Babel de 20 línguas
2 de janeiro de 2004Eles emprestam suas vozes a políticos do primeiro escalão, chefes de governo ou a simples funcionários da União Européia. São geralmente qualificados para dar conta do recado em discussões que vão da política externa à importação e exportação de carne. Enclausurados em cabines – que os alemães chamam de "aquários" – os intérpretes são uma das pedras fundamentais para o bom funcionamento da UE.
Ian Andersen, que coordena o Departamento de Intérpretes de Conferência do bloco de países, explica como o sistema funciona: "Uma equipe de intérpretes é, na verdade, uma rede de várias línguas.
No momento, temos 11 delas na UE, o que faz com que tenhamos 33 pessoas, três para cada idioma. O ideal é que cada uma delas fale um número maior de línguas, para poder fazer a tradução simultânea diretamente do idioma de quem toma a palavra em uma conferência".
"Língua ponte" -
Ou seja, na melhor das hipóteses, o que é falado durante uma reunião da UE deveria ser traduzido da língua do orador para cada um dos outros idiomas do bloco, o que nem sempre é possível. Muitas vezes, é necessário apelar para uma "língua ponte".Um exemplo, conta Andersen, "é que não temos nenhum tradutor dinamarquês, que fale grego. Logo, temos que traduzir primeiro do grego para alguma outra língua - espanhol, francês, inglês ou alemão - e daí para o dinamarquês. Trata-se então de um processo de dois passos".
Tradução da tradução - Isso proporciona a um intérprete, por exemplo, optar por uma "tradução da tradução", ou seja, apelar para um terceiro idioma. "Se o intérprete alemão não domina o idioma finlandês, por exemplo, ele pode pegar o que vem da cabine inglesa e simplesmente traduzir.

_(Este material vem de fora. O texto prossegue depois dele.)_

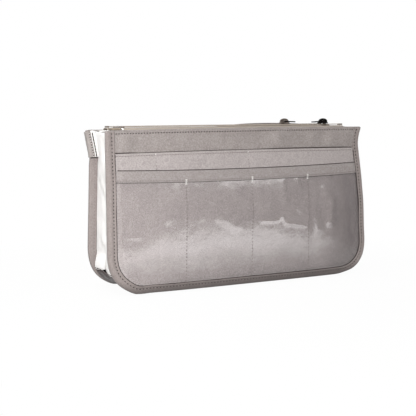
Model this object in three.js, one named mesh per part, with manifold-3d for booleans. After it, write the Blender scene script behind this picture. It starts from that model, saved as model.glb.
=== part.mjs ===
// Travel organizer bag. Two zipped pouches stand face to face, joined by white side walls and a
// bottom, with an open compartment between them and slip pockets on the front. Millimetres, +Z up.
// The origin is under the middle of the bag, X runs along its length and the front faces -Y.
// A depth is measured into the bag from the outer face of the nearest bound panel where it isn't
// bowed, and an inset is measured inwards from the panel's outer edge.

import * as THREE from 'three';
import { mergeVertices } from 'three/addons/utils/BufferGeometryUtils.js';
import Module from 'manifold-3d';

// Overall sizes
const bagLength = 290;
const bagHeight = 156;
const bagDepth = 60;
const cornerRadius = 39;

// The filled pouches bow outwards: fully up to bowHeight, and not at all from bowTop up
const frontBow = 4.5;
const rearBow = 2.5;
const bowHeight = 40;
const bowTop = 150;
const bowPower = 4;

// Clearance between neighbouring pieces
const gap = 0.3;

// Bound panels
const panelThickness = 1.4;
const liningThickness = 0.6;
const bindingThickness = 0.7;
const bindingWidth = 8;

// Side walls, bottom and dividers
const wallThickness = 0.7;
const flangeThickness = 0.6;
const wallDrop = 0.5;
const bottomSeamAngle = 29;
const dividerThickness = 1;

// Pockets on the panels
const slipThickness = 0.6;
const slipDrop = 21.5;
const filmThickness = 0.4;
const filmDrop = 38.5;
const filmBulge = 5.6;
const filmTuckHeight = 30;
const filmRowSpread = 1.4;
const filmSeams = [-64, 9, 78];
const bandThickness = 0.6;
const bandWidth = 11.5;
const rearSlipDrop = 34;

// Zips
const zipDepth = 10;
const zipEndMargin = 18;
const tapeThickness = 0.6;
const tapeRise = 2.6;
const tapeSlant = 1.8;
const tapeHidden = 8;
const slotWidth = 1;
const coilWidth = 1.8;
const coilHeight = 1.6;
const coilBevel = 0.4;
const stopLength = 3;
const stopWidth = 5.2;
const endTabLength = 10.3;
const endTabWidth = 14;
const endTabHeight = 3.3;

// Sliders and pulls
const sliderLength = 11.6;
const sliderWidth = 8;
const plateTail = 5.8;
const plateCorner = 1.5;
const plateShoulder = 0.6;
const plateThickness = 1.1;
const postLength = 4;
const postThickness = 0.4;
const bailLength = 10.4;
const bailWidth = 1.6;
const bailBar = 1.5;
const bailLeg = 1.2;
const bailArch = 1.6;
const axisOverPlate = 1.2;
const pullLength = 13;
const pullWidth = 5;
const pullThickness = 1.2;
const pullHoleStart = 0.6;
const pullHoleEnd = 5.7;
const pullHoleWidth = 2.6;
const pullTilt = 3;
const frontSliderFromEnd = 41.5;
const rearSliderFromEnd = 65;

// Folded tabs over the rear binding
const tabHeight = 30;
const tabThickness = 0.8;
const tabRise = 0.8;
const tabLean = 5;
const tabCurve = 1.3;

// Fineness of curves
const arcSteps = 8;
const uprightSteps = 6;
const bottomSteps = 14;
const panelColumns = 16;
const columnsPerPocket = 8;
const filmRows = 12;
const tabRows = 4;

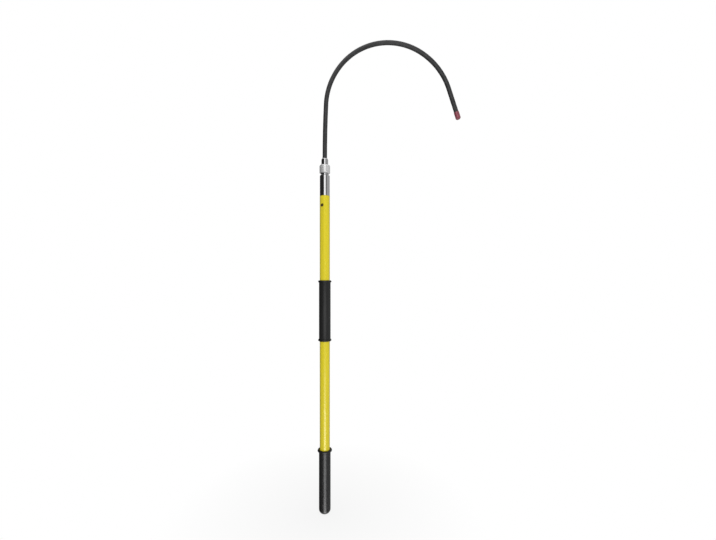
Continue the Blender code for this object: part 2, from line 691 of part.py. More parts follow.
def make_nut(hook):
    """The captive nut and the ring in its collar bore that keeps it from rattling."""
    carrier = bpy.data.objects.new("nut_carrier", None)
    bpy.context.scene.collection.objects.link(carrier)
    carrier.location.z = NUT_RING_HEIGHT
    carrier.parent = hook

    ring_centre = COLLAR_RADIUS + SEAL_GAP + NUT_RING_WIRE_RADIUS
    groove_half = NUT_RING_WIRE_RADIUS + SEAT_GAP
    groove_floor = ring_centre + NUT_RING_WIRE_RADIUS + SEAT_GAP
    hole = COLLAR_RADIUS + SEAT_GAP
    thread_bore = NOSE_RADIUS + SEAT_GAP
    row_height = (NUT_TOP - NUT_BOTTOM - NUT_PLAIN_BAND * 2) / KNURL_ROWS
    outline = [
        (thread_bore + EDGE_CHAMFER, NUT_BOTTOM),
        (NUT_RADIUS - NUT_CHAMFER, NUT_BOTTOM),
    ]
    for row in range(KNURL_ROWS + 1):
        outline.append((NUT_RADIUS, NUT_BOTTOM + NUT_PLAIN_BAND + row_height * row))
    outline += [
        (NUT_RADIUS - NUT_CHAMFER, NUT_TOP),
        (hole + EDGE_CHAMFER, NUT_TOP),
        (hole, NUT_TOP - EDGE_CHAMFER),
        (hole, NUT_RING_HEIGHT + groove_half),
        (groove_floor, NUT_RING_HEIGHT + groove_half),
        (groove_floor, NUT_RING_HEIGHT - groove_half),
        (hole, NUT_RING_HEIGHT - groove_half),
        (hole, SHOULDER_BOTTOM),
        (thread_bore, SHOULDER_BOTTOM),
        (thread_bore, NUT_BOTTOM + EDGE_CHAMFER),
    ]
    form = spun(outline, KNURL_COLUMNS)
    knurl(form)
    bmesh.ops.translate(form, verts=form.verts, vec=(0, 0, -NUT_RING_HEIGHT))
    nut = finished("coupling_nut", form)
    nut.parent = carrier
    coat(nut, (0.64, 0.64, 0.65), 0.18, 1.0)

    friction_ring = ring("nut_friction_ring", ring_centre, NUT_RING_WIRE_RADIUS, 0.0)
    friction_ring.parent = carrier
    coat(friction_ring, (0.02, 0.02, 0.02), 0.5)


def main():
    for thing in list(bpy.data.objects):
        bpy.data.objects.remove(thing)
    make_pole()
    make_grips()
    make_adapter()
    make_button()
    hook = bpy.data.objects.new("hook_lift", None)
    bpy.context.scene.collection.objects.link(hook)
    cross_bore = make_ferrule(hook)
    make_hook(hook, cross_bore)
    make_nut(hook)
    bpy.context.view_layer.update()


main()
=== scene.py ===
"""Insulated hook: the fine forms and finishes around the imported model. Metres, +Z up the pole."""
import math

import bpy
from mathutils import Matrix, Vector


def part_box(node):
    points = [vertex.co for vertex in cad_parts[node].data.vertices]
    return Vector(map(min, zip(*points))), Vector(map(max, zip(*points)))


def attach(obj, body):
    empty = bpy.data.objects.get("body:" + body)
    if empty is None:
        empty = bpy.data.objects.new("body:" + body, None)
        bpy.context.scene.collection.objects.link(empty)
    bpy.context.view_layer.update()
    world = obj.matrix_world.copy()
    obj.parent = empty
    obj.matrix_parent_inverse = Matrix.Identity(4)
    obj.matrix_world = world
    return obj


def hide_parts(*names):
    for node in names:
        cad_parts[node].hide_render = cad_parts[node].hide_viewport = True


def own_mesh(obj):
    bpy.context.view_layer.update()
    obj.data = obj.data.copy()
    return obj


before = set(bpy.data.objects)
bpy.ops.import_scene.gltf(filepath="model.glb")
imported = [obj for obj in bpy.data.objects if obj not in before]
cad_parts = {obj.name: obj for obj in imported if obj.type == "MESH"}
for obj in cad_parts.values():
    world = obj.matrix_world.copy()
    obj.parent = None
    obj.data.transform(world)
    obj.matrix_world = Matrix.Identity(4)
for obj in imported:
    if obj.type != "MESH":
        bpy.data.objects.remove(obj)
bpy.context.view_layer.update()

# Fineness
FINE_SIDES = 96
ROD_SIDES = 40
SMALL_SIDES = 48
WIRE_SIDES = 16
CARD_SIDES = 24
ARC_STEPS = 12
BEND_STEP = math.radians(2)
LEAST_BEND_STEPS = 4
SMOOTH_ANGLE = math.radians(35)
SEED_SIZE = 0.001
WELD = 0.000001
BORE_WELD = 0.00001

# Edges and clearance
EDGE = 0.0006
BEVEL_ANGLE = math.radians(40)
BEVEL_SEGMENTS = 2
TUBE_BEVEL = 0.0003
METAL_BEVEL = 0.00025
CAP_BEVEL = 0.0002
GAP = 0.0003

# Pole and grips
POLE_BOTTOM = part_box("pole_tube")[0].z
POLE_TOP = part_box("pole_tube")[1].z
POLE_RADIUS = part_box("pole_tube")[1].x
POLE_WALL = 0.003
GRIP_BORE = POLE_RADIUS + GAP
GRIP_WALL = 0.0022
GRIP_RADIUS = GRIP_BORE + GRIP_WALL
BUTT_WALL = 0.008
BUTT_ROUNDING = 0.013
LIP_THICKNESS = 0.007
RIM_THICKNESS = 0.007

# Head adapter and thread
SPIGOT_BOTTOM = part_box("head_adapter")[0].z
SPIGOT_RADIUS = POLE_RADIUS - POLE_WALL - GAP
SEAL_HEIGHT = (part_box("adapter_seal")[0].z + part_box("adapter_seal")[1].z) / 2
SEAL_GROOVE_HALF = 0.0012
SEAL_GROOVE_RADIUS = 0.0108
BARREL_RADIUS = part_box("head_adapter")[1].x
BARREL_BOTTOM = POLE_TOP + GAP
BARREL_LENGTH = 0.066
BARREL_TOP = BARREL_BOTTOM + BARREL_LENGTH
BARREL_CHAMFER = 0.0015
NECK_RADIUS = 0.011
NOSE_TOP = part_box("head_adapter")[1].z
NOSE_LENGTH = 0.008
NOSE_BOTTOM = NOSE_TOP - NOSE_LENGTH
NOSE_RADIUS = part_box("hook_ferrule")[1].x
THREAD_PITCH = 0.0015
THREAD_DEPTH = 0.0008
THREAD_ROOT_WIDTH = 0.0011
THREAD_CREST_WIDTH = 0.00024
THREAD_EMBED = 0.00005
THREAD_RUNOUT = THREAD_ROOT_WIDTH * 3

# Snap button
BUTTON_HEIGHT = (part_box("snap_button")[0].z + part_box("snap_button")[1].z) / 2
BUTTON_AZIMUTH = math.radians(28)
BUTTON_OUT = Vector((-math.sin(BUTTON_AZIMUTH), -math.cos(BUTTON_AZIMUTH), 0.0))
BUTTON_RADIUS = 0.0048
BUTTON_STANDS_OUT = 0.0015
BUTTON_TIP = POLE_RADIUS + BUTTON_STANDS_OUT
BUTTON_DOME = 0.0012
BUTTON_DOME_END = 84
BUTTON_BORE_RADIUS = 0.0067
BUTTON_BORE_DEPTH = 0.008
BUTTON_FLANGE_TOP = 0.00819
BUTTON_FLANGE_BOTTOM = 0.00619
BUTTON_STEM_RADIUS = 0.0024
BUTTON_STEM_LENGTH = 0.005
SPRING_LOW = -0.0077
SPRING_HIGH = 0.00589
SPRING_RADIUS = 0.0038
SPRING_WIRE = 0.00045
SPRING_TURNS = 6

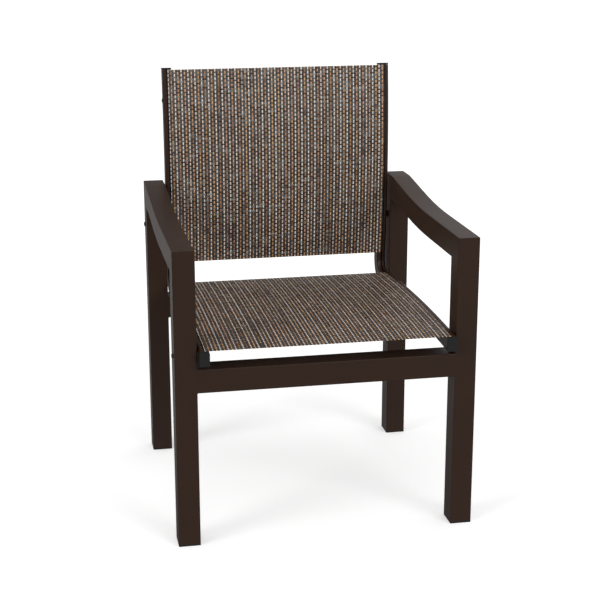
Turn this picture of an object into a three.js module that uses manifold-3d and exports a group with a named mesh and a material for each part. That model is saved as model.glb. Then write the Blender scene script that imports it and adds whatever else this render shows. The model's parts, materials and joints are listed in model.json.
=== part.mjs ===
// Patio armchair: a welded frame of rectangular aluminium tube with a sling seat and back.
// Millimetres, +Z up, the sitter faces -Y. Left and right are as seen from the front.
// The chair is mirrored about X = 0 and stands on Z = 0. While the pieces are made, Y = 0 is the
// front face of the front legs; at the end the chair is moved to the middle of its footprint.

import * as THREE from 'three';
import { mergeVertices } from 'three/addons/utils/BufferGeometryUtils.js';
import Module from 'manifold-3d';

const wasm = await Module();
wasm.setup();

// Frame
const overallWidth = 622.3;
const frameDepth = 590;
const armFrontTop = 622;
const tubeWidth = 45;
const tubeDepth = 50;
const tubeWall = 2;
const tubeCorner = 1.8;
const weldGap = 0.3;
const crossRailHeight = 49.5;
const crossRailDrop = 48.8;

// Arm: level at the front, swept up in a wide arc, straight, then over a crest to a level end
const armDepth = 50;
const armRise = 26.3;
const armSlope = THREE.MathUtils.degToRad(6.73);
const armSweepRadius = 1550;
const armCrestRadius = 200;
const armCrestLength = 45;
const armRearDepth = 56;

// Face line of the sling rails, which carries the cloth: seat arc, bend, back arc
const seatHeight = 427.8;
const seatCrownBack = 210;
const seatRadius = 4500;
const bendRadius = 24;
const backBowInset = 38;
const backBowHeight = 678;
const backRadius = 2050;
const railFrontReach = 15;
const railTop = 905.3;

// Section of the sling rails
const slingRailWidth = 20;
const slingRailHeight = 30.6;
const slingRailCorner = 4;
const slingRailHeel = 1.2;
const slingRailWall = 2;
const slingRailGap = 3.3;
const slotWidth = 3.4;
const lipThickness = 2.2;
const grooveWidth = 8;
const grooveDepth = 8.4;

// Cloth and splines
const clothThickness = 1;
const clothGap = 0.3;
const seatClothReach = 4;
const seatClothShort = 23;
const backClothRaise = 16;
const backClothReach = 1;
const splineRadius = 2.4;
const splineGap = 0.3;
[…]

Na melhor das hipóteses, nosso ouvinte nem percebe que não estamos traduzindo do finlandês", conta Jasminka Dervoux, uma vienense que trabalha há 26 anos para a UE, sendo responsável por traduções simultâneas de cinco diferentes línguas para o alemão.
Idiomas novos -
Apesar de parecer complicado, o sistema conhecido como relay interpreting é simples, segundo os especialistas. Em maio de 2004, todo o aparato da UE será mais uma vez colocado à prova, quando às 11 línguas do bloco forem integradas mais nove, com a entrada de oito países do Leste Europeu, além de Malta e a parte grega do Chipre, na organização.Além da babel já existente, a partir de maio deste ano o político da Ilha de Malta terá que entender o burocrata da Letônia, mesmo que isso venha a ser feito via inglês ou francês.
Reformas - Para que a ampliação do leque de tradutores e intérpretes ocorra sem maiores problemas, já estão sendo reformadas várias salas de reuniões da UE, visando a acomodação de mais cabines para tradução simultânea. Ao mesmo tempo, procura-se desesperadamente por jovens talentos, pois principalmente nos países bálticos e em Malta há enormes dificuldades de encontrar mão-de-obra qualificada.
Diversidade de temas -
A competência exigida dos intérpretes não se reduz ao número de idiomas que estes dominam, mas também à capacidade de compreensão de vários assuntos. "Os campos de trabalho dentro da UE são vastos: há intérpretes que têm pesca na segunda-feira, sistema bancário na terça, política de segurança na quarta, caminhões na quinta e métodos modernos de abate de porcos na sexta", conta Andersen.Próximos e distantes - Muitas vezes os intérpretes são os únicos "leigos" na sala, mas nem por isso podem abandonar a exatidão no trabalho que executam. E tudo isso nos bastidores, atrás do vidro. Mesmo à distância, alguns deles sentem-se de alguma forma próximos de políticos ou chefes de governo.
Jasminka Dervoux fala que às vezes tem a impressão de que alguns deles são tão conhecidos quanto seus vizinhos: "Se eu me encontrasse com Gerhard Schröder, por exemplo, acho que não teria vergonha de chegar diretamente e dizer que ele está usando uma gravata bonita, pois tenho a sensação de que o conheço muito bem, mesmo que isso não seja real".